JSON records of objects

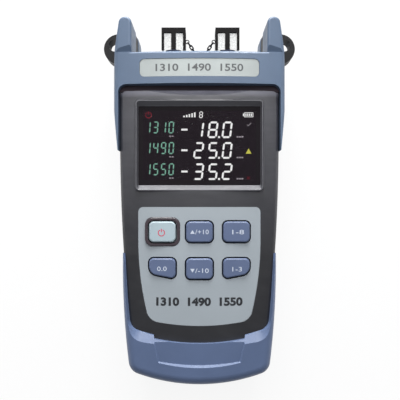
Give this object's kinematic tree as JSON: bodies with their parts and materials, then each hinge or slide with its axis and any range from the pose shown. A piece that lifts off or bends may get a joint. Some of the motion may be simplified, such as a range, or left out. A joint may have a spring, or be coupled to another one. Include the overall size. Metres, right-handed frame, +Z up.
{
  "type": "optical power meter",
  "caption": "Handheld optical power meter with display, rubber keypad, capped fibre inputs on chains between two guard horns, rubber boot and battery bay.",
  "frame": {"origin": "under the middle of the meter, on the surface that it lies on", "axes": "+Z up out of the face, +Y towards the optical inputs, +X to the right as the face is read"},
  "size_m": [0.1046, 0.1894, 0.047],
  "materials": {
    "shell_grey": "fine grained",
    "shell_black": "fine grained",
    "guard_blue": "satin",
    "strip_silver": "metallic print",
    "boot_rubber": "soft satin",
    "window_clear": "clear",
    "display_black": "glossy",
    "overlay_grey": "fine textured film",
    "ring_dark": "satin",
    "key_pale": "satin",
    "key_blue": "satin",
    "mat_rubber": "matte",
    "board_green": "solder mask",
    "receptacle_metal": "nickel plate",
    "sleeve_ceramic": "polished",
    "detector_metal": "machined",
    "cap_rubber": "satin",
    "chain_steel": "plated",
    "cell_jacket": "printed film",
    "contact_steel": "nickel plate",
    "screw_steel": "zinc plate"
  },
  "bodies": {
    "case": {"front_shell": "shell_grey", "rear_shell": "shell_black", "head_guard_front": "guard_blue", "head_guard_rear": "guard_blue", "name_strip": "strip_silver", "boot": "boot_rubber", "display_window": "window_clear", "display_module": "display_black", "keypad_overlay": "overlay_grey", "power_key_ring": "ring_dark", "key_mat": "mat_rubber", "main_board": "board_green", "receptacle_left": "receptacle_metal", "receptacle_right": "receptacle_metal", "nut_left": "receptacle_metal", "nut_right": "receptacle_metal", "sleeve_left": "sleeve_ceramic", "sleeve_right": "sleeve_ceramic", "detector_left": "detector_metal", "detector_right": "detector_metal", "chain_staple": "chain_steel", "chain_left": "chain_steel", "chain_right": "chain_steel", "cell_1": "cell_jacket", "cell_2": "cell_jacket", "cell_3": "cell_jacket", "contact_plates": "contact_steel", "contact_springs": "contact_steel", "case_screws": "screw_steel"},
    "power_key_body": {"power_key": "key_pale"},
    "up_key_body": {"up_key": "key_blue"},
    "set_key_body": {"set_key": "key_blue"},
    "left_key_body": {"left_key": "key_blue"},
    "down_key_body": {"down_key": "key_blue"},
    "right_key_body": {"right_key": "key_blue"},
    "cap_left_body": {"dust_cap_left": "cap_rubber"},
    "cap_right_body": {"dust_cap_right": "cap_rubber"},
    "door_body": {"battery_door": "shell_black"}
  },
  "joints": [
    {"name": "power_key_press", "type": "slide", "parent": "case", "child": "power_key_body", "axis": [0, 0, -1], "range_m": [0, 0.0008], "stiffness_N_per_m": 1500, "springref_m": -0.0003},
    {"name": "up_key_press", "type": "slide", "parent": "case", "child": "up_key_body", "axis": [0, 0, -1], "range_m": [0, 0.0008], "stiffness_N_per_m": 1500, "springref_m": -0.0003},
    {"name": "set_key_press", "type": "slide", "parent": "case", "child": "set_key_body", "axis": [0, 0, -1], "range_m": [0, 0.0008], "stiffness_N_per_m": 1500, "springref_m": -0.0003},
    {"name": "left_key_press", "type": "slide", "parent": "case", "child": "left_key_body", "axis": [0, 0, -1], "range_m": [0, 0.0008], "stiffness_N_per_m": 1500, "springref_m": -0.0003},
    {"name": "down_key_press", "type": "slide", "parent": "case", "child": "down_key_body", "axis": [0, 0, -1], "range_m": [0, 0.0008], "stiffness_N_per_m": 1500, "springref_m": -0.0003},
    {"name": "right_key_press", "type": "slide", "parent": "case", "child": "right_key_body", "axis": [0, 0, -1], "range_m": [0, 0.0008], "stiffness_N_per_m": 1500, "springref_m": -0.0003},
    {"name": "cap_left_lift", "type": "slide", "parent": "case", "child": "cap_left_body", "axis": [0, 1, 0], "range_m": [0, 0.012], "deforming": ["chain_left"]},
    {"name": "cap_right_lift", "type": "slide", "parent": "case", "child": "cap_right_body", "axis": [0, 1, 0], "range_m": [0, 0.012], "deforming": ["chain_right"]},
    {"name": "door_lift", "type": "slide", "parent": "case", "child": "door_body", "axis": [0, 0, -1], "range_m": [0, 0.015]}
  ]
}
---
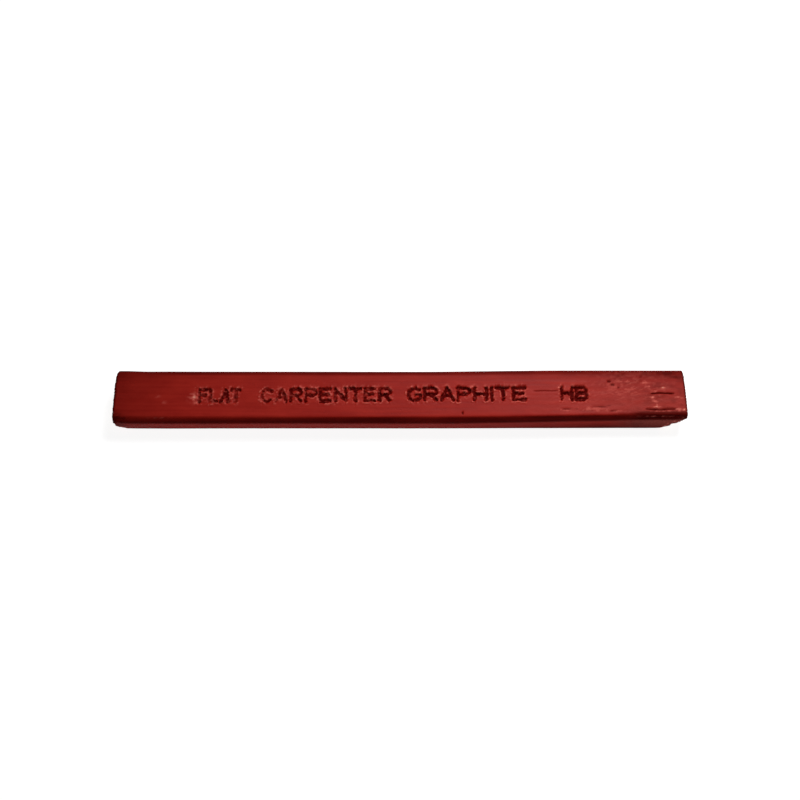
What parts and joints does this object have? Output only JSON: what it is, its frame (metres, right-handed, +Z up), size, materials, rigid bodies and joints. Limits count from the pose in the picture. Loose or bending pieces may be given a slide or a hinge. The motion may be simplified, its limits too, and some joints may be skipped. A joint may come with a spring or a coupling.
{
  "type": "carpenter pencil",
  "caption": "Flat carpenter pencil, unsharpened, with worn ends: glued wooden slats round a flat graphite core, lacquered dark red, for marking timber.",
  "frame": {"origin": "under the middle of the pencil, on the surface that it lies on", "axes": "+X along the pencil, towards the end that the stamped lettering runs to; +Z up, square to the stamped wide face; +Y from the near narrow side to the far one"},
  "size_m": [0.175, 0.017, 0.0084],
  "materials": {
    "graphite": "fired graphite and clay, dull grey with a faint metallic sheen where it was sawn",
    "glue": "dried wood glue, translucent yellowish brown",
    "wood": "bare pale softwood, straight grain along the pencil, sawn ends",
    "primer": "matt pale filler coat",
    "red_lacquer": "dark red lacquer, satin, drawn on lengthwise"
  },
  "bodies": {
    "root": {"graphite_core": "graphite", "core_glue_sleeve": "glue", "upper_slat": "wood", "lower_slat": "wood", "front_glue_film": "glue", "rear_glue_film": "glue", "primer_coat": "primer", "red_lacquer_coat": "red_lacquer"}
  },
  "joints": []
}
---
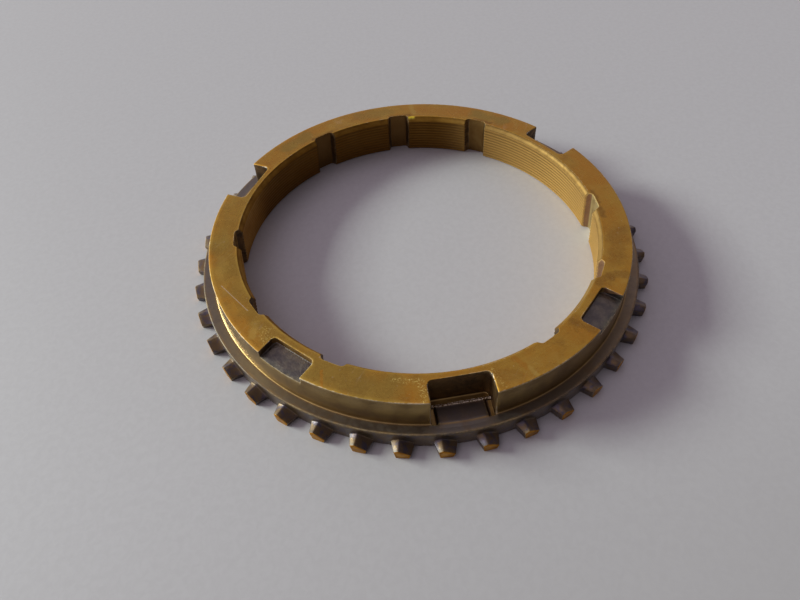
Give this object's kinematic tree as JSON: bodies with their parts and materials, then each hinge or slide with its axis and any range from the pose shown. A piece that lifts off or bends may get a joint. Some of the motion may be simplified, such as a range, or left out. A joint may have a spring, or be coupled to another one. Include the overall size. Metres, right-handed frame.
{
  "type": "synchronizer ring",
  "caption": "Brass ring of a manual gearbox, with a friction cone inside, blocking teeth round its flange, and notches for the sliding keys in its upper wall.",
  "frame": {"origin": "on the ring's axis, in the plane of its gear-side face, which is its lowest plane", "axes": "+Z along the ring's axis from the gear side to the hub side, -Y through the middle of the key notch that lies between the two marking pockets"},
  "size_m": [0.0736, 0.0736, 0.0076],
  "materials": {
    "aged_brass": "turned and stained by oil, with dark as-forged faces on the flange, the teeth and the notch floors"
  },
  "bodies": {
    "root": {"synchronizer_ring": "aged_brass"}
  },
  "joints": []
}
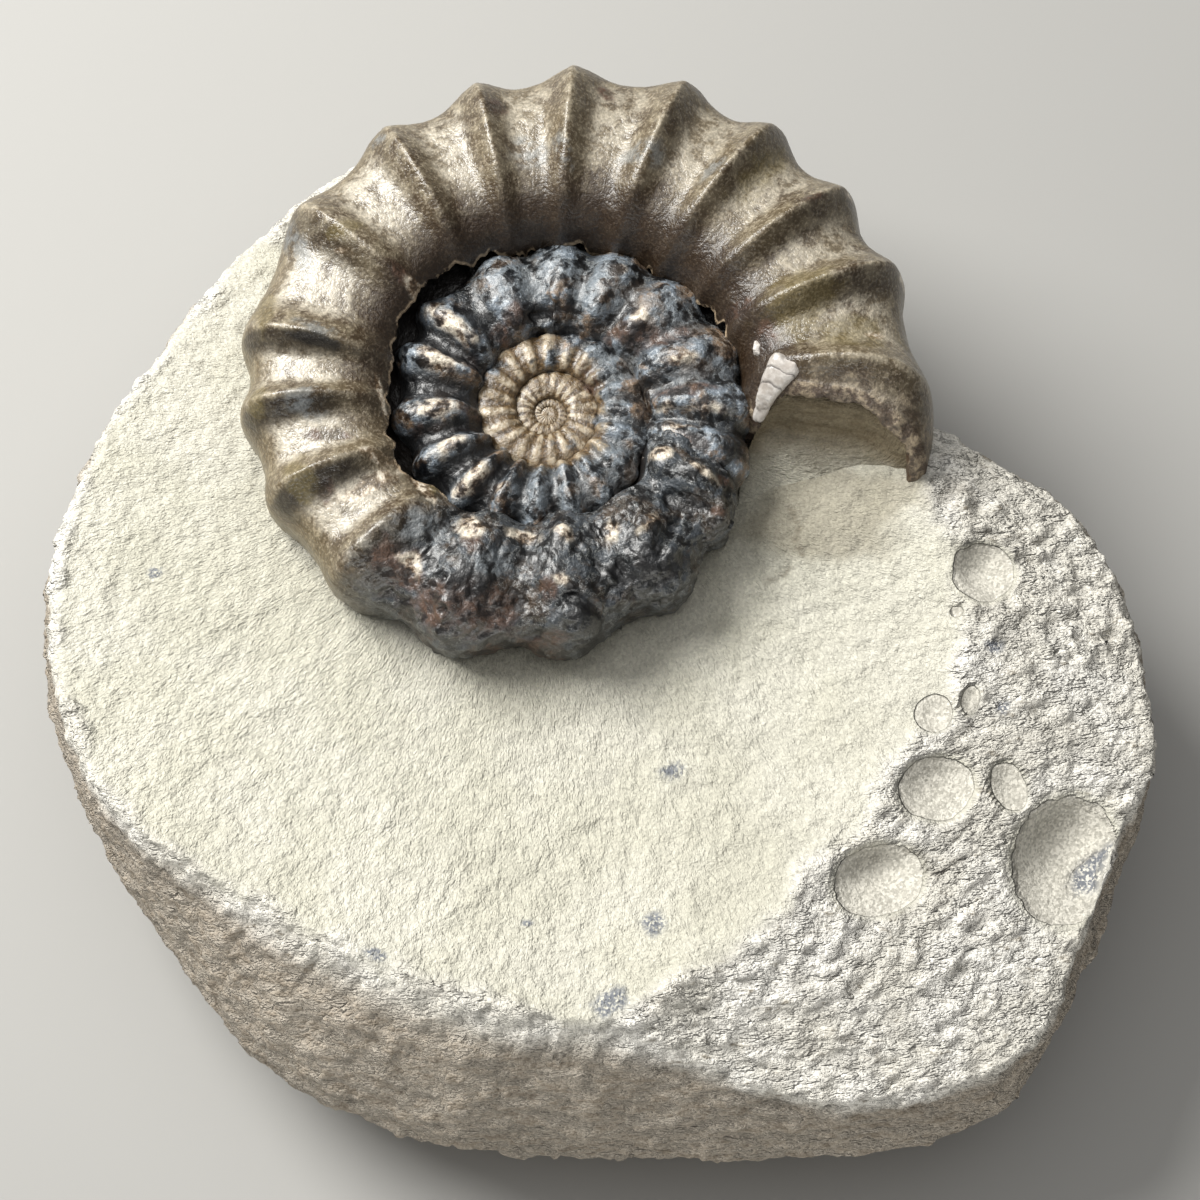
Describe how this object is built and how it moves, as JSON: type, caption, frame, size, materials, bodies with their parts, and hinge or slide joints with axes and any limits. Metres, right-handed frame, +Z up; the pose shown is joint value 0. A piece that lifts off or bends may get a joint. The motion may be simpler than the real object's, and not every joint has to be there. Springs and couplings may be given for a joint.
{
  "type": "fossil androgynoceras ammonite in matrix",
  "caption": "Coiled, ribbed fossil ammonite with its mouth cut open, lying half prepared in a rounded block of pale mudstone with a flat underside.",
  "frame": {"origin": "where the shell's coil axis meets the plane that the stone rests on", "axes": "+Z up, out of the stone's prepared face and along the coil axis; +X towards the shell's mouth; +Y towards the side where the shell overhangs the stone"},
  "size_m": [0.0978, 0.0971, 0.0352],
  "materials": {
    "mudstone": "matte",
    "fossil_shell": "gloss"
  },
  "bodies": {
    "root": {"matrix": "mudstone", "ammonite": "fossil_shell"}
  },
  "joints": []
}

- [What needs to be done]:
Report every line containing the word "parts" from the listing above.

- [Response]:
Give this object's kinematic tree as JSON: bodies with their parts and materials, then each hinge or slide with its axis and any range from the pose shown. A piece that lifts off or bends may get a joint. Some of the motion may be simplified, such as a range, or left out. A joint may have a spring, or be coupled to another one. Include the overall size. Metres, right-handed frame, +Z up.
What parts and joints does this object have? Output only JSON: what it is, its frame (metres, right-handed, +Z up), size, materials, rigid bodies and joints. Limits count from the pose in the picture. Loose or bending pieces may be given a slide or a hinge. The motion may be simplified, its limits too, and some joints may be skipped. A joint may come with a spring or a coupling.
Give this object's kinematic tree as JSON: bodies with their parts and materials, then each hinge or slide with its axis and any range from the pose shown. A piece that lifts off or bends may get a joint. Some of the motion may be simplified, such as a range, or left out. A joint may have a spring, or be coupled to another one. Include the overall size. Metres, right-handed frame.
Describe how this object is built and how it moves, as JSON: type, caption, frame, size, materials, bodies with their parts, and hinge or slide joints with axes and any limits. Metres, right-handed frame, +Z up; the pose shown is joint value 0. A piece that lifts off or bends may get a joint. The motion may be simpler than the real object's, and not every joint has to be there. Springs and couplings may be given for a joint.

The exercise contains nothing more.